Now assume there is no default type, so each unit has a flag, rather than a default type, but it still checks it in the same order (first for air, then water, then land). Same thing will result. This is pretty sloppy coding though, because of the case if no type is chosen, and one of two things will happen. Either, it will crash the game because there is no default behavior for none-flags, and the game won't know what to do, or it will not be allowed to move on any terrain, and for the priority victory it will either be at the very top of the list (assuming it can even attack at all), or at the very bottom, leading to instant destruction (so basically a Piñata unit which does nothing but die when attacked).

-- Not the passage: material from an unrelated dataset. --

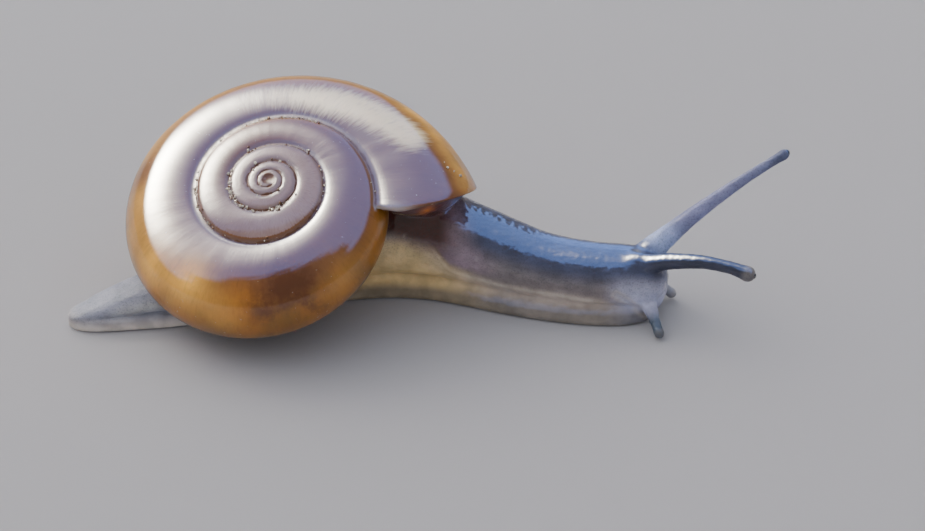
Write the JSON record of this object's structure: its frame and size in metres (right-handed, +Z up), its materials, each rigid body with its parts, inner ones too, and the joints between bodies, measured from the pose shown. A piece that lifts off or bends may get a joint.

The only possibility of it behaving differently from these would be if it applies the "property of water units", or "property of air units", or "property of land units" based on the presence of the flags when doing actions. This is *very* sloppy code, as you are doing stupidly huge amounts of unnecessary calculations for every action, and this has many possibilities. Either it overwrites it, behaving similar to the first example, it will crash the game because of some weird interaction between the code (such as simultaneously being able and unable to attack cities), or it will move as an air unit (it can move anywhere) but not be destroyed upon attack like a land unit (if it has at least the air and land flags checked), or some mix of actions based on however the natural attributes of each flag come into play. Oh, and in the null types selected case, you will also have the Piñata unit again.